▶ **What to work on**: Reproduce exactly, and only, the lines running from the start of the entries below to the line containing "along its grooves.".

[START Information provided]

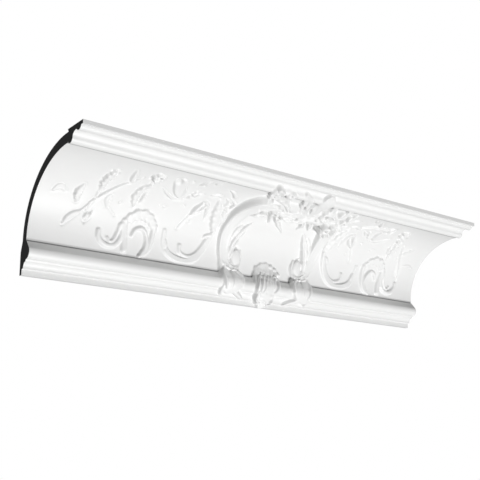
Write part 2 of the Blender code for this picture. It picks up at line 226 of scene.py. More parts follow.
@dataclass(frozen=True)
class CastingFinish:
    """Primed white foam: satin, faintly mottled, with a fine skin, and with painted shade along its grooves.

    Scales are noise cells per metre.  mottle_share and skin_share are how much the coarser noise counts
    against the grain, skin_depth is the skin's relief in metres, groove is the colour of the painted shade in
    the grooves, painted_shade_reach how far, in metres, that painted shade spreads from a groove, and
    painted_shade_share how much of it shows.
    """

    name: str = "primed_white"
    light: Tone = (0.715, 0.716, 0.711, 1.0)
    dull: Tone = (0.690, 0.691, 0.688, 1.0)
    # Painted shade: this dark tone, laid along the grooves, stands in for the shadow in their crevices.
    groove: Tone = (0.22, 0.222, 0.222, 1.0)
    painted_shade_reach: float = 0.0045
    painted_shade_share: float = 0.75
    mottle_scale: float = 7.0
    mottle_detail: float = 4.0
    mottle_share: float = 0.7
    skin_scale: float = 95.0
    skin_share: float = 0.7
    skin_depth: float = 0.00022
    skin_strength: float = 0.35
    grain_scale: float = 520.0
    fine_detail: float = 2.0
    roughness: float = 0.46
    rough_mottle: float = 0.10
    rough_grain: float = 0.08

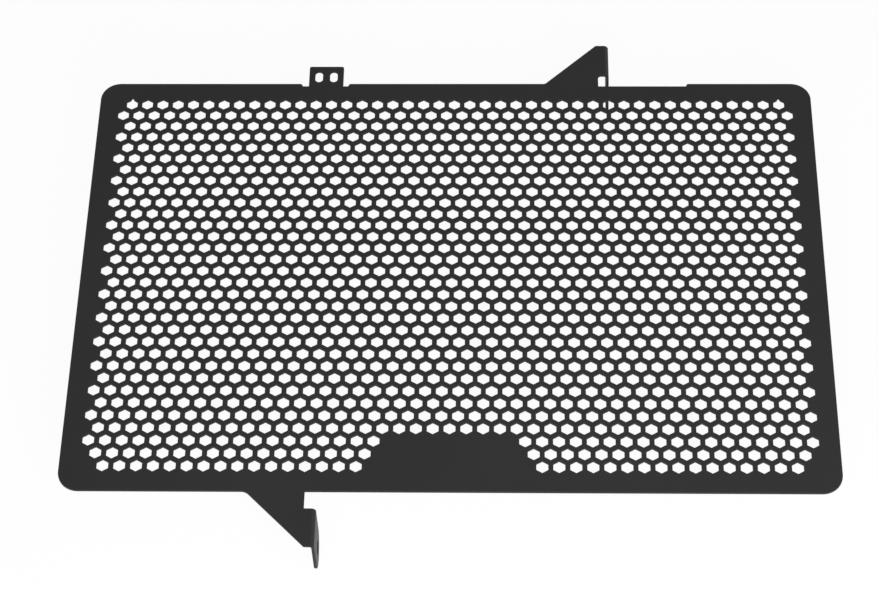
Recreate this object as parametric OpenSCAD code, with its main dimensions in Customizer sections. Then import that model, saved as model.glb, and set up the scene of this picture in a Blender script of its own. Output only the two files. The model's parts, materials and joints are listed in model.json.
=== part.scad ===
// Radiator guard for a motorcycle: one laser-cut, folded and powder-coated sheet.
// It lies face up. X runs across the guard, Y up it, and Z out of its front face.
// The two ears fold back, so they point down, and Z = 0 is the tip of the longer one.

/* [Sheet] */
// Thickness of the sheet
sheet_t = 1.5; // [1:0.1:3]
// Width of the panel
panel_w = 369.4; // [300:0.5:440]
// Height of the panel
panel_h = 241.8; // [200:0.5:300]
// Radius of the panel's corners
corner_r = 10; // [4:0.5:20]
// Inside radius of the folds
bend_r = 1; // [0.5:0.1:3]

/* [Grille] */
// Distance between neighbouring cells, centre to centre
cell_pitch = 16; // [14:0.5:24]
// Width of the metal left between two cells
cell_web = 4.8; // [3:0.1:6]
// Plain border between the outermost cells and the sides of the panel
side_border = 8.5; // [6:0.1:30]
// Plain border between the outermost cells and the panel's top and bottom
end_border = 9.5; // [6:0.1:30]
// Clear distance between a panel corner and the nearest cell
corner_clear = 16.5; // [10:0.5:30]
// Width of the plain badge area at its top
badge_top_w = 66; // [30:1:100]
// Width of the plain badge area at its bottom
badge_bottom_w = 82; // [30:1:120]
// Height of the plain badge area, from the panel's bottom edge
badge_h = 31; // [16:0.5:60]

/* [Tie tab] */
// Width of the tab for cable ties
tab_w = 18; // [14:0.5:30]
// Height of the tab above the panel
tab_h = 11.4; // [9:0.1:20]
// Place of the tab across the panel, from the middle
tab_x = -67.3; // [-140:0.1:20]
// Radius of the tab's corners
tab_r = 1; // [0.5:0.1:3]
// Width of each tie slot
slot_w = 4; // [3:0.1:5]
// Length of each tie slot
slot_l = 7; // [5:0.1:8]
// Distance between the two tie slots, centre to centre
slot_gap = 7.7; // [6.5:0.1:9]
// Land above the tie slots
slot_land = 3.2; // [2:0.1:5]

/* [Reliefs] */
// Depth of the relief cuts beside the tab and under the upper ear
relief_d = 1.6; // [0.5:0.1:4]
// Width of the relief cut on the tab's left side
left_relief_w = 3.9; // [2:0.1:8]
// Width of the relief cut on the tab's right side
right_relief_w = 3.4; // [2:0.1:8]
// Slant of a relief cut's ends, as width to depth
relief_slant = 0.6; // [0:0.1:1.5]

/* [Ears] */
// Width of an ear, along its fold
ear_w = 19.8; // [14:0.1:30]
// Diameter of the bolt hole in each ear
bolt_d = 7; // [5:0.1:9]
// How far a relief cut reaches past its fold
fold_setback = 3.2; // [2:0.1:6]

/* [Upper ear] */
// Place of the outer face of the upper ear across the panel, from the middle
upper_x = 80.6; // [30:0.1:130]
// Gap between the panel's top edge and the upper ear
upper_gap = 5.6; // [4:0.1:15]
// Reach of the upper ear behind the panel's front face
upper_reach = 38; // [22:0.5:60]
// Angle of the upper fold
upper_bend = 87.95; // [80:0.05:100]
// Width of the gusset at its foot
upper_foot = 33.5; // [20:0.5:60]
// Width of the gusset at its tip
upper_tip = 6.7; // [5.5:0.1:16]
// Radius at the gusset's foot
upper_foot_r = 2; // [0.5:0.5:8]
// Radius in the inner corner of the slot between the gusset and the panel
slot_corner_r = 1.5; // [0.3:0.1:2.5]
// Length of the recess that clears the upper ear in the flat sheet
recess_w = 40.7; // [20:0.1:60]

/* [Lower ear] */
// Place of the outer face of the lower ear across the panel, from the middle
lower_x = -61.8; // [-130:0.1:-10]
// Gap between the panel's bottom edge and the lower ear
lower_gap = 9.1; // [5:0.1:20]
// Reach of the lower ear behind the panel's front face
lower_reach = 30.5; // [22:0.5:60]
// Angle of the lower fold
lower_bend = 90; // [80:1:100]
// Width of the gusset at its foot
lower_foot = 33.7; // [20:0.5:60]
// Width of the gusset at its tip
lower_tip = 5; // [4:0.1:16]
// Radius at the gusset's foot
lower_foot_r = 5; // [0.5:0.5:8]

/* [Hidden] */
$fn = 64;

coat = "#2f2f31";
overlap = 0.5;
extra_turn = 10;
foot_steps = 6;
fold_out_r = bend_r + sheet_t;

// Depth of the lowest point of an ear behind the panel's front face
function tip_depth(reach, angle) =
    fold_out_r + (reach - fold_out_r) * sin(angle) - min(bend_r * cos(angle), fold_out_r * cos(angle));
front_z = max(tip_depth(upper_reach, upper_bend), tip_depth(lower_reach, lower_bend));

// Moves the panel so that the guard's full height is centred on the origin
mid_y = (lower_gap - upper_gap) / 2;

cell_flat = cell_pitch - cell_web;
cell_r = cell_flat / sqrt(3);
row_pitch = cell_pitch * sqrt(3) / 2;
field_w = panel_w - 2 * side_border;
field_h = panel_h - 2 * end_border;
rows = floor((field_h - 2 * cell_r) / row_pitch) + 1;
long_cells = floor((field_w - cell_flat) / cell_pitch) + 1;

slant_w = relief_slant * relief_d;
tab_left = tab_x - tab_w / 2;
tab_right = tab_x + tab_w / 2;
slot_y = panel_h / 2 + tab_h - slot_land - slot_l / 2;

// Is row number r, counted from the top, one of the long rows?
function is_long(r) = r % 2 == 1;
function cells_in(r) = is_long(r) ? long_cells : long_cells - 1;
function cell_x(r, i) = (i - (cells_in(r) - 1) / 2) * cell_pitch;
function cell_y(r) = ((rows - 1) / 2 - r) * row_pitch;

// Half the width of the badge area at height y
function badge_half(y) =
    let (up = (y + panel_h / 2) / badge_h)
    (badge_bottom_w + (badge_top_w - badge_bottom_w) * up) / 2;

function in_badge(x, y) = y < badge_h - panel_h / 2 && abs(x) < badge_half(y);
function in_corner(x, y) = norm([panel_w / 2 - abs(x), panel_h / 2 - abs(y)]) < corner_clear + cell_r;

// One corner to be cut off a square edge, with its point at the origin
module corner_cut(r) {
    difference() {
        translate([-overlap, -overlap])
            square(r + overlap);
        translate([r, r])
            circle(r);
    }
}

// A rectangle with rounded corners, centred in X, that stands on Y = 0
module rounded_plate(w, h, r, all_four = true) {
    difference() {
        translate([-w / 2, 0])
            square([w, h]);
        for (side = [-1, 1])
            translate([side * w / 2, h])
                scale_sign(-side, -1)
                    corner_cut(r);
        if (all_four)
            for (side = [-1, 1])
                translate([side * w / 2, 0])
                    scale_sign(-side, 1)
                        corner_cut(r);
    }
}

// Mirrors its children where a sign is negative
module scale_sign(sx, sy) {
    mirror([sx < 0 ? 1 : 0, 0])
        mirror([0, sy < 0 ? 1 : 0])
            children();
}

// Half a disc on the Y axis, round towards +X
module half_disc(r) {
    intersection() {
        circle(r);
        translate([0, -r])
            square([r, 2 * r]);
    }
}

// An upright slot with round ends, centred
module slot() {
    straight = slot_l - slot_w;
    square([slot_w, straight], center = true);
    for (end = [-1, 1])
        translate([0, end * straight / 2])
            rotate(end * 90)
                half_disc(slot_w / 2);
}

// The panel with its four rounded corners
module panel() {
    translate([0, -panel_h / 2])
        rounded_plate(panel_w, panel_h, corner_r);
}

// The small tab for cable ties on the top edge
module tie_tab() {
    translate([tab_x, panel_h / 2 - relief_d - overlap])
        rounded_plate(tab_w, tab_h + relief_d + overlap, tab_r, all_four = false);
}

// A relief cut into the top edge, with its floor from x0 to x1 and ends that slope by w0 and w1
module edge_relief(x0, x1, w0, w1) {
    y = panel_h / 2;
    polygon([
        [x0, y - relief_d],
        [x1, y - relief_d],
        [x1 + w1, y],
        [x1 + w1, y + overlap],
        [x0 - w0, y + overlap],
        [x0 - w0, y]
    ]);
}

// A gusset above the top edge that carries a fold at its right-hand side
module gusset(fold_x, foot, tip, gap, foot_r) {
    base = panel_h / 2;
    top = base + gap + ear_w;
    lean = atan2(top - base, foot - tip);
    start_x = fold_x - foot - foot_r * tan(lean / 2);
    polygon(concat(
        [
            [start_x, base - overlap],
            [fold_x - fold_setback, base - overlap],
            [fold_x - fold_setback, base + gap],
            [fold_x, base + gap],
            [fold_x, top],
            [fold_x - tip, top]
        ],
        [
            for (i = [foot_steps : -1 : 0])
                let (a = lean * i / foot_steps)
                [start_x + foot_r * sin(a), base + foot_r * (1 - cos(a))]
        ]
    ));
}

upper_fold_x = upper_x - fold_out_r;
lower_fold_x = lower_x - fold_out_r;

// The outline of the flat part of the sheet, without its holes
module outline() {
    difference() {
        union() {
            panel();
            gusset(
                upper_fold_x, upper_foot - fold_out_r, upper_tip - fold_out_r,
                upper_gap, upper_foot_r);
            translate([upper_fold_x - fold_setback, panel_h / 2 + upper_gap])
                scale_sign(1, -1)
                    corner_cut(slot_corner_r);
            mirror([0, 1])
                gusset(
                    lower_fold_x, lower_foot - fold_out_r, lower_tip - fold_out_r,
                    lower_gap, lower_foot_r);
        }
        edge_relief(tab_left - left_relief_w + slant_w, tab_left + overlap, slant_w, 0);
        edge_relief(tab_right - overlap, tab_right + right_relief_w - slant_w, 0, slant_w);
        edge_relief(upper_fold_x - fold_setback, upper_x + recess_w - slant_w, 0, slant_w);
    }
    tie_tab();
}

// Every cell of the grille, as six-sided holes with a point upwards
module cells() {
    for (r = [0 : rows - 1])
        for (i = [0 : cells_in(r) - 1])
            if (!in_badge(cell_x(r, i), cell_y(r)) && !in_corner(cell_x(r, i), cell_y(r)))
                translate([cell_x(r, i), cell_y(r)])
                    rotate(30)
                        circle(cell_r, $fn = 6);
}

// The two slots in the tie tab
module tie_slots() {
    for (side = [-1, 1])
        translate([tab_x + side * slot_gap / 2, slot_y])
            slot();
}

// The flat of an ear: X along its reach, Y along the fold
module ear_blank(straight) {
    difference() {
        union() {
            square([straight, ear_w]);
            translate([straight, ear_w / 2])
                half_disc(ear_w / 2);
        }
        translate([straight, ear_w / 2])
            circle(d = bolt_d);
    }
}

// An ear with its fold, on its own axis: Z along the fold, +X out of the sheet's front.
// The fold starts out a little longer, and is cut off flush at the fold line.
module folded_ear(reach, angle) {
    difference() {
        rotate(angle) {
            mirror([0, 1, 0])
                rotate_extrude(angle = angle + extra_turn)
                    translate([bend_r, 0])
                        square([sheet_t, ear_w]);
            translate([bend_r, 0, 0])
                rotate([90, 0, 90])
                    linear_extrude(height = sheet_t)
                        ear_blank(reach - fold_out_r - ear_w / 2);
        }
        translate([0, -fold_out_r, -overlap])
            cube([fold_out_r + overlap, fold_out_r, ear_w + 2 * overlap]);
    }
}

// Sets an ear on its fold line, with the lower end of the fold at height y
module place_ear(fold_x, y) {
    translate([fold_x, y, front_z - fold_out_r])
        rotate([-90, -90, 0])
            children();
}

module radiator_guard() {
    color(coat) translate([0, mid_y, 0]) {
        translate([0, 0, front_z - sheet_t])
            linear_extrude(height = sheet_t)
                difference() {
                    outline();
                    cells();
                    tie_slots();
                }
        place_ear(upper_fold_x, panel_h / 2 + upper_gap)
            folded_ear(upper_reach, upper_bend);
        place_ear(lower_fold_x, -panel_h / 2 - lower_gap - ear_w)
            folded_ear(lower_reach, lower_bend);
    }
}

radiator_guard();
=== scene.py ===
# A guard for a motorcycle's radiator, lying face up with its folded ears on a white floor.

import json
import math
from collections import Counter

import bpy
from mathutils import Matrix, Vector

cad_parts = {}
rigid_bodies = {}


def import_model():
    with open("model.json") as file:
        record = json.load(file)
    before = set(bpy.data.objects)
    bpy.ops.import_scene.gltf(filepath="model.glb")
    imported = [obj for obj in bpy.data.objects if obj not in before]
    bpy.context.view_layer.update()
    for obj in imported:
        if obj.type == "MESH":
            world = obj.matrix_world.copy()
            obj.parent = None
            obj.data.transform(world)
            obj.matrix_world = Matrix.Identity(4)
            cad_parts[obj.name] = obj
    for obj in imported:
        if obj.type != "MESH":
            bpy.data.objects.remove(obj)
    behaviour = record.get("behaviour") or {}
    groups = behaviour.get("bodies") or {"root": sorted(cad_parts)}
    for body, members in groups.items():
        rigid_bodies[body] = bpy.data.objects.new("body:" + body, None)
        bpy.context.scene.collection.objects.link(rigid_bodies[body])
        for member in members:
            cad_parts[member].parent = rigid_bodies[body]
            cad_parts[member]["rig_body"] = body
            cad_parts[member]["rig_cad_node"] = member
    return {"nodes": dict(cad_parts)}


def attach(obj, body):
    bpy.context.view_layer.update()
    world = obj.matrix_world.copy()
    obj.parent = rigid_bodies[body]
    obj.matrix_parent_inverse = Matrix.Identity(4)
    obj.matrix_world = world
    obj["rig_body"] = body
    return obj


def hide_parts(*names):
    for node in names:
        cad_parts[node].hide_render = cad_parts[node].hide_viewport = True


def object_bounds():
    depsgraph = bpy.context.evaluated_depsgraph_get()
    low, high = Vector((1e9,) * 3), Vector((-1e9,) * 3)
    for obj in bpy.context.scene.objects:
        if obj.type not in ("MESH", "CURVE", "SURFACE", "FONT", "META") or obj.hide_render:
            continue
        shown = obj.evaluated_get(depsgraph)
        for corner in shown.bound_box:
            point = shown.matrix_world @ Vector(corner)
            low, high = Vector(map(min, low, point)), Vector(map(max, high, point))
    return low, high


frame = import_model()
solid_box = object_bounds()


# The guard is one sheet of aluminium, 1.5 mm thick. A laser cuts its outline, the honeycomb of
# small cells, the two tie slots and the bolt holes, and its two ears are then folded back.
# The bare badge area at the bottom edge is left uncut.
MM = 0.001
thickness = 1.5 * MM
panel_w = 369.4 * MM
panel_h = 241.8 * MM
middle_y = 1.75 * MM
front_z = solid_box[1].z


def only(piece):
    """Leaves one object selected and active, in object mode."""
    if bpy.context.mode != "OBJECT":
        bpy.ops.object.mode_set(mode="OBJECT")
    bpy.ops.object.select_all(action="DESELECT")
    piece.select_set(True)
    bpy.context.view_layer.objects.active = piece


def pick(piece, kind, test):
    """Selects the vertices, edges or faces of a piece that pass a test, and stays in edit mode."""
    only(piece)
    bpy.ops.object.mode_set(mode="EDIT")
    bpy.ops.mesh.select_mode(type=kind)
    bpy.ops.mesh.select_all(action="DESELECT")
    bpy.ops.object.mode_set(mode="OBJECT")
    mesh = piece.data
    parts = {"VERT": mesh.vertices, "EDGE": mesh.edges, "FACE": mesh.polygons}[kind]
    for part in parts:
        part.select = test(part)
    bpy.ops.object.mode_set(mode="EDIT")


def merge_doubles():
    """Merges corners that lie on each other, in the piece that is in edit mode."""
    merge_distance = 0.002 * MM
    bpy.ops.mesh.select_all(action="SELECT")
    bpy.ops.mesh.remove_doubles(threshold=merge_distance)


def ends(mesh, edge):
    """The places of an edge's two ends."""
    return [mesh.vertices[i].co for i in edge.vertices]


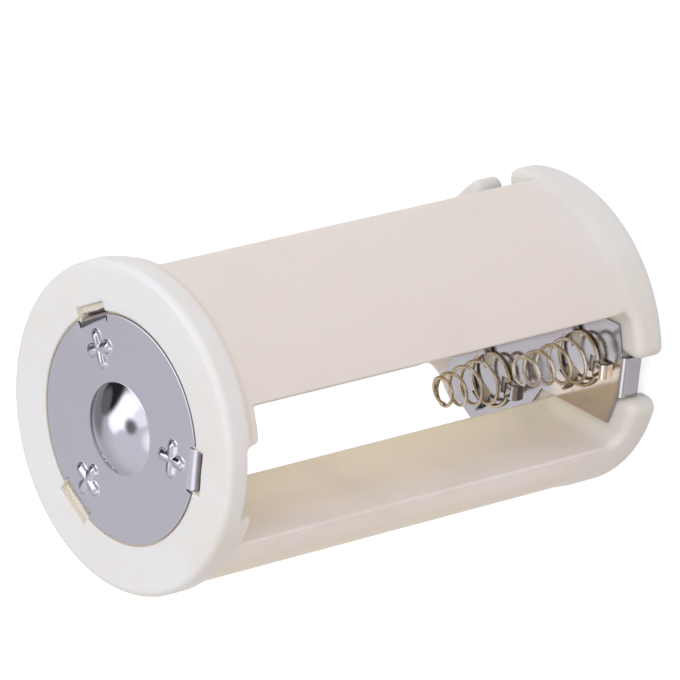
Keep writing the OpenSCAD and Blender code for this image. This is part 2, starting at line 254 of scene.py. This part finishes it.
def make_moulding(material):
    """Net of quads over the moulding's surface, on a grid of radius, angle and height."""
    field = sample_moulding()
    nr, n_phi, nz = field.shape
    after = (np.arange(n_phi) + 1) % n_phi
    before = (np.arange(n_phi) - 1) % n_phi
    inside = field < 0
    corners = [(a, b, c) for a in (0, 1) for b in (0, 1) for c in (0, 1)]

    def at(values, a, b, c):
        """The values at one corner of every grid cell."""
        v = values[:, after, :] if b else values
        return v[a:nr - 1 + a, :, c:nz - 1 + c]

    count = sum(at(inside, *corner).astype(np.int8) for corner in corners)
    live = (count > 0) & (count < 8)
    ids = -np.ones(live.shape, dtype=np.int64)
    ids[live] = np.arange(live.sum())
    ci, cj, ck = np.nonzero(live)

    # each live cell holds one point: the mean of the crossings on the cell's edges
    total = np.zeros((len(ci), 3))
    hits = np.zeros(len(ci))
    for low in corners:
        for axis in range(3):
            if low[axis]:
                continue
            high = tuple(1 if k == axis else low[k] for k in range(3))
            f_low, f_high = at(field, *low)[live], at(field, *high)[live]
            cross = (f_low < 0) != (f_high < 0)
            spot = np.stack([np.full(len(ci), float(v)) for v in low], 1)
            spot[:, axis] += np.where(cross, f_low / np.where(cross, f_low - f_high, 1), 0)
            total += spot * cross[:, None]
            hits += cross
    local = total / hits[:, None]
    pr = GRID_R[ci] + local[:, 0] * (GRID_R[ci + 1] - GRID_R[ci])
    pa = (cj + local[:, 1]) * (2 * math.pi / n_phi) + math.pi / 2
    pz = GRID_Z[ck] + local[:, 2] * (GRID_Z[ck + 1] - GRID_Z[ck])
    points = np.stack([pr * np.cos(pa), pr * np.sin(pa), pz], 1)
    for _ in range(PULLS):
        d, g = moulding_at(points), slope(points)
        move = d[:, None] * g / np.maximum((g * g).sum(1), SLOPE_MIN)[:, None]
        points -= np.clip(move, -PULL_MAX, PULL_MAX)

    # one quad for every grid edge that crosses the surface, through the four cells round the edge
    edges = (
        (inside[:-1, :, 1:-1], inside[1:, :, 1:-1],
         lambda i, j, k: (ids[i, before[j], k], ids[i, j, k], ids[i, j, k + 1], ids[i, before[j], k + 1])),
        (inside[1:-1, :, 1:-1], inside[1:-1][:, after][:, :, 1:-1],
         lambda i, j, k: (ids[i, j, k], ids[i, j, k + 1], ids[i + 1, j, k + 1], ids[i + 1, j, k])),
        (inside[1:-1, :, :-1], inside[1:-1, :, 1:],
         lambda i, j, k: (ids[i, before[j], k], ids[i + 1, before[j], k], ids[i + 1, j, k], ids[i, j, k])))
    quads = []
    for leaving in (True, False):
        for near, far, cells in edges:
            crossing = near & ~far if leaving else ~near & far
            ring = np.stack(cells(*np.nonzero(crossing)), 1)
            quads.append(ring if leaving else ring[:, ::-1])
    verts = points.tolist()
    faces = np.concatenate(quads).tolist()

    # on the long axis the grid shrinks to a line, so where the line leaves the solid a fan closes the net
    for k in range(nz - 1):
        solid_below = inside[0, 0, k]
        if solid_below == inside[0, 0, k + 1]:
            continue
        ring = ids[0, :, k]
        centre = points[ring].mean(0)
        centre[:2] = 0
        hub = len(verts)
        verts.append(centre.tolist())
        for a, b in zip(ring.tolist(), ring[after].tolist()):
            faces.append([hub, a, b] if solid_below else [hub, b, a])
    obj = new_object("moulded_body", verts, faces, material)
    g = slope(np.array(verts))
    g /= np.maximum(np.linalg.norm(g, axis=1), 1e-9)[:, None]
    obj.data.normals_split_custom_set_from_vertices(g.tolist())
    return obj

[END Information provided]

▶ **Problem solution**:
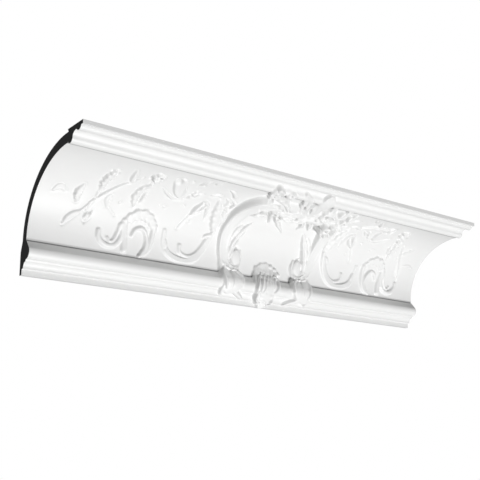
Write part 2 of the Blender code for this picture. It picks up at line 226 of scene.py. More parts follow.
@dataclass(frozen=True)
class CastingFinish:
    """Primed white foam: satin, faintly mottled, with a fine skin, and with painted shade along its grooves.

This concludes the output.